Set task -> Every line of the data must be copied exactly.

** start Source material **

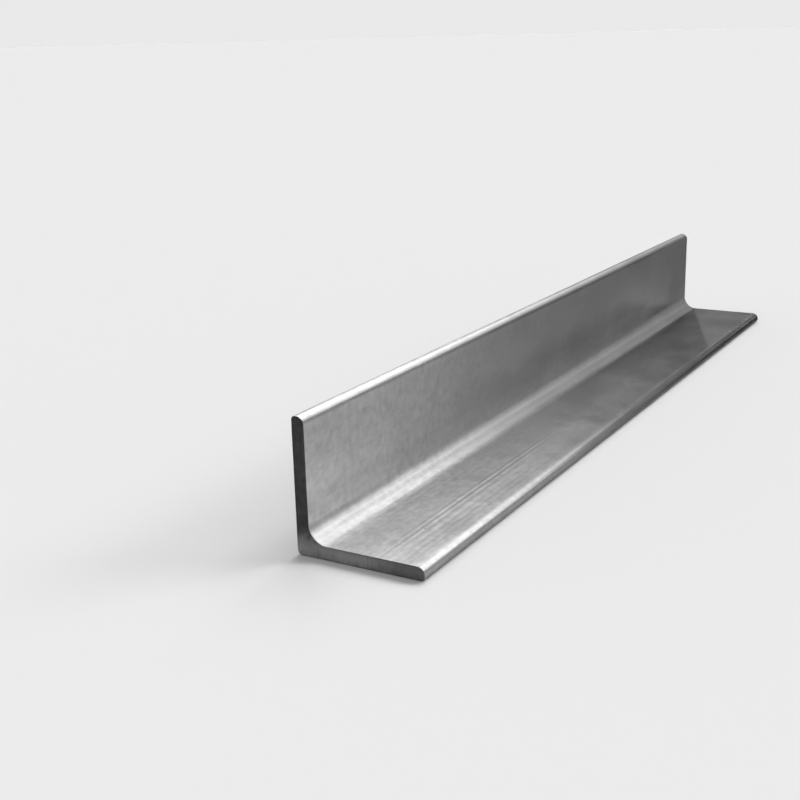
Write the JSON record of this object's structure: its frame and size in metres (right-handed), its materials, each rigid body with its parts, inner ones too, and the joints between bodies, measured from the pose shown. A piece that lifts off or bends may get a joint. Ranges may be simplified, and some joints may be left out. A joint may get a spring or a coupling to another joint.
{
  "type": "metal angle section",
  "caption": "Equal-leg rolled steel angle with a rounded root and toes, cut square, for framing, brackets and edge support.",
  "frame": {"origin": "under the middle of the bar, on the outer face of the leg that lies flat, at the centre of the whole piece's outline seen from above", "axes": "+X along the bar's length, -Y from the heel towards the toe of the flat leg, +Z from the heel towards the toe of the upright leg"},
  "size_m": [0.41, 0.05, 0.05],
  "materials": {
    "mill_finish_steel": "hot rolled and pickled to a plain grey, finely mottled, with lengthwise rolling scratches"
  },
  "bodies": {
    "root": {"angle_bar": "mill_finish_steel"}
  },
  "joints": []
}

** end Source material **

Completed task ->
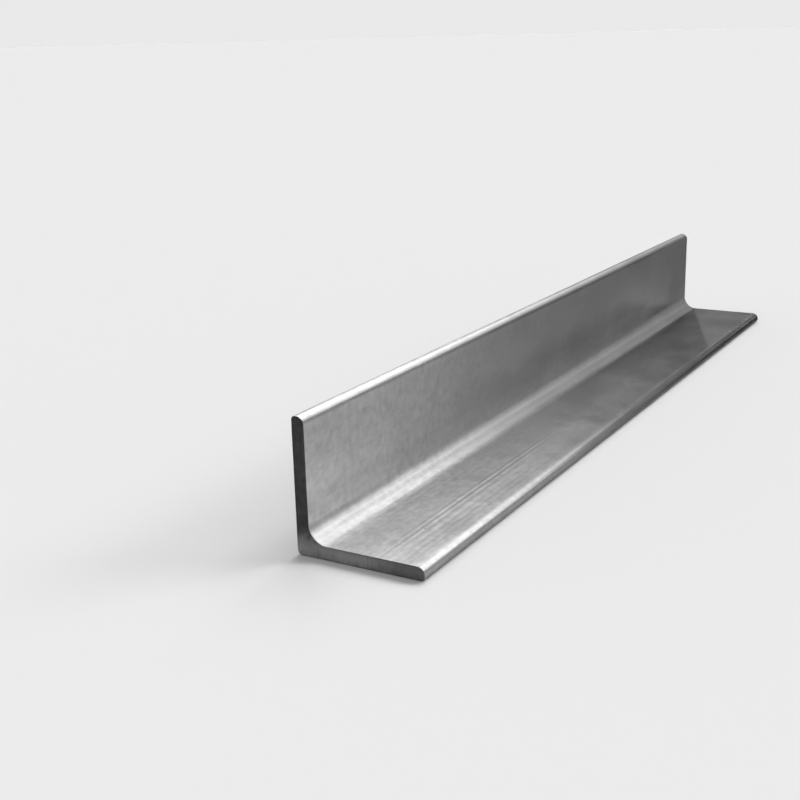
Write the JSON record of this object's structure: its frame and size in metres (right-handed), its materials, each rigid body with its parts, inner ones too, and the joints between bodies, measured from the pose shown. A piece that lifts off or bends may get a joint. Ranges may be simplified, and some joints may be left out. A joint may get a spring or a coupling to another joint.
{
  "type": "metal angle section",
  "caption": "Equal-leg rolled steel angle with a rounded root and toes, cut square, for framing, brackets and edge support.",
  "frame": {"origin": "under the middle of the bar, on the outer face of the leg that lies flat, at the centre of the whole piece's outline seen from above", "axes": "+X along the bar's length, -Y from the heel towards the toe of the flat leg, +Z from the heel towards the toe of the upright leg"},
  "size_m": [0.41, 0.05, 0.05],
  "materials": {
    "mill_finish_steel": "hot rolled and pickled to a plain grey, finely mottled, with lengthwise rolling scratches"
  },
  "bodies": {
    "root": {"angle_bar": "mill_finish_steel"}
  },
  "joints": []
}